=== SUPPLIED DATA ===
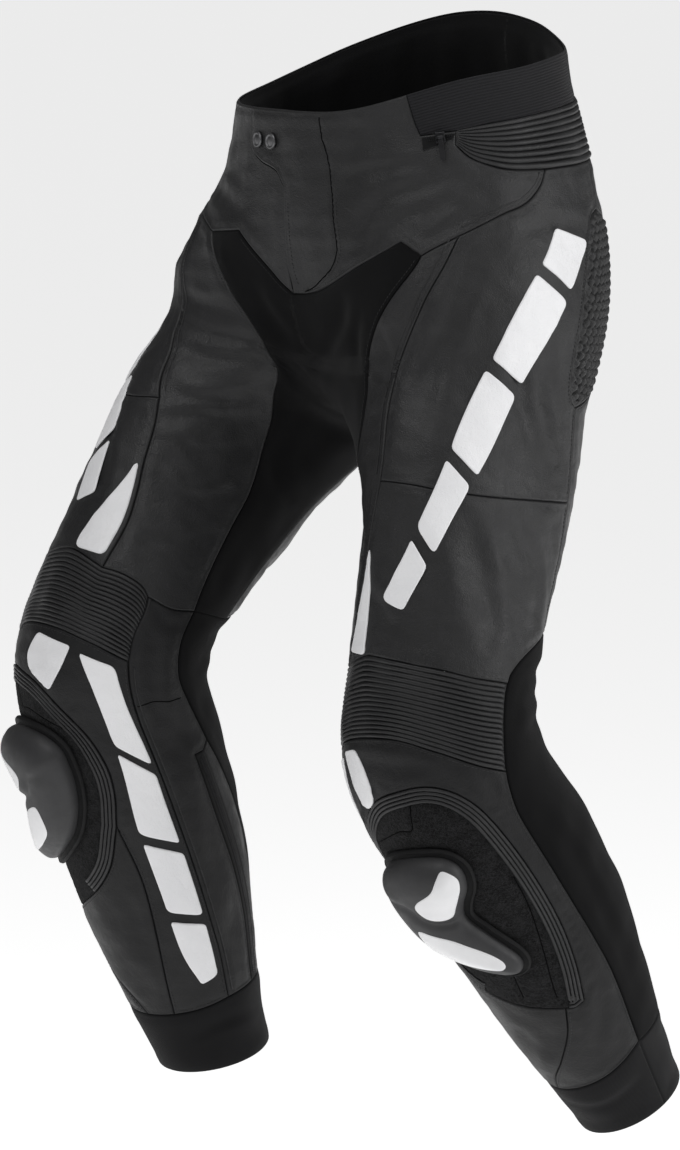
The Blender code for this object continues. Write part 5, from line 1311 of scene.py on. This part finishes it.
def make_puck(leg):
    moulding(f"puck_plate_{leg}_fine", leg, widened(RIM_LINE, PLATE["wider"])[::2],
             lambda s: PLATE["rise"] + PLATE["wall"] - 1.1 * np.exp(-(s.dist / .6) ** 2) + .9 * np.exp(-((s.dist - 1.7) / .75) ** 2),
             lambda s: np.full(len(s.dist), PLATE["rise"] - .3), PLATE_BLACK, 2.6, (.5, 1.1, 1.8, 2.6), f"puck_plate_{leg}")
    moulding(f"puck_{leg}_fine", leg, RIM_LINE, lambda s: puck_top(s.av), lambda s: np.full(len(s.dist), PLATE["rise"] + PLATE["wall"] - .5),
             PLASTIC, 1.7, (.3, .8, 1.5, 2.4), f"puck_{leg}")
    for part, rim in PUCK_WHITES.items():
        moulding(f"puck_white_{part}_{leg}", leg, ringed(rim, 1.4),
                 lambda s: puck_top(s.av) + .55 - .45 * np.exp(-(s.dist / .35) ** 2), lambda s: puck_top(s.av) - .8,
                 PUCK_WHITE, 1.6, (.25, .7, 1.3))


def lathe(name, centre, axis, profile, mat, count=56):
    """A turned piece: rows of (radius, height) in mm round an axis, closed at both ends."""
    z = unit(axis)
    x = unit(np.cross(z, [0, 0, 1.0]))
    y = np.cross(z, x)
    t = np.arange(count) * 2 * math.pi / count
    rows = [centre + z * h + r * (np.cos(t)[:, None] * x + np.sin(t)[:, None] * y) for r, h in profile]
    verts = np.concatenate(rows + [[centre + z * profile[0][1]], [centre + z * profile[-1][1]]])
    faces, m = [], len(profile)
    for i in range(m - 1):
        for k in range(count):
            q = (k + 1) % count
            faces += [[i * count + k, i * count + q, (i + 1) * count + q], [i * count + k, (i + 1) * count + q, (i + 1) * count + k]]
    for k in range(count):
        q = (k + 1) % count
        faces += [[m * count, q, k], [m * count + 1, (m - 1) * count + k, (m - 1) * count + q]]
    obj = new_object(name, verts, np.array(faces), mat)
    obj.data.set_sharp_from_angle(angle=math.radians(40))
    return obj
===
Copy all the lines, exactly.

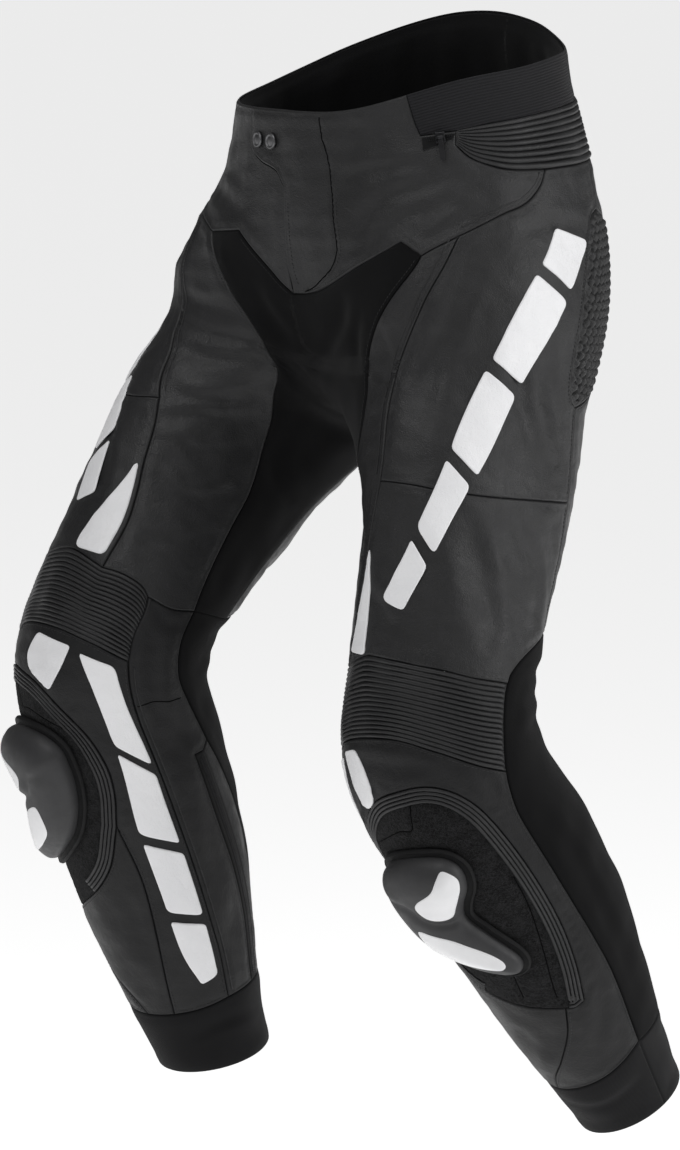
The Blender code for this object continues. Write part 5, from line 1311 of scene.py on. This part finishes it.
def make_puck(leg):
    moulding(f"puck_plate_{leg}_fine", leg, widened(RIM_LINE, PLATE["wider"])[::2],
             lambda s: PLATE["rise"] + PLATE["wall"] - 1.1 * np.exp(-(s.dist / .6) ** 2) + .9 * np.exp(-((s.dist - 1.7) / .75) ** 2),
             lambda s: np.full(len(s.dist), PLATE["rise"] - .3), PLATE_BLACK, 2.6, (.5, 1.1, 1.8, 2.6), f"puck_plate_{leg}")
    moulding(f"puck_{leg}_fine", leg, RIM_LINE, lambda s: puck_top(s.av), lambda s: np.full(len(s.dist), PLATE["rise"] + PLATE["wall"] - .5),
             PLASTIC, 1.7, (.3, .8, 1.5, 2.4), f"puck_{leg}")
    for part, rim in PUCK_WHITES.items():
        moulding(f"puck_white_{part}_{leg}", leg, ringed(rim, 1.4),
                 lambda s: puck_top(s.av) + .55 - .45 * np.exp(-(s.dist / .35) ** 2), lambda s: puck_top(s.av) - .8,
                 PUCK_WHITE, 1.6, (.25, .7, 1.3))


def lathe(name, centre, axis, profile, mat, count=56):
    """A turned piece: rows of (radius, height) in mm round an axis, closed at both ends."""
    z = unit(axis)
    x = unit(np.cross(z, [0, 0, 1.0]))
    y = np.cross(z, x)
    t = np.arange(count) * 2 * math.pi / count
    rows = [centre + z * h + r * (np.cos(t)[:, None] * x + np.sin(t)[:, None] * y) for r, h in profile]
    verts = np.concatenate(rows + [[centre + z * profile[0][1]], [centre + z * profile[-1][1]]])
    faces, m = [], len(profile)
    for i in range(m - 1):
        for k in range(count):
            q = (k + 1) % count
            faces += [[i * count + k, i * count + q, (i + 1) * count + q], [i * count + k, (i + 1) * count + q, (i + 1) * count + k]]
    for k in range(count):
        q = (k + 1) % count
        faces += [[m * count, q, k], [m * count + 1, (m - 1) * count + k, (m - 1) * count + q]]
    obj = new_object(name, verts, np.array(faces), mat)
    obj.data.set_sharp_from_angle(angle=math.radians(40))
    return obj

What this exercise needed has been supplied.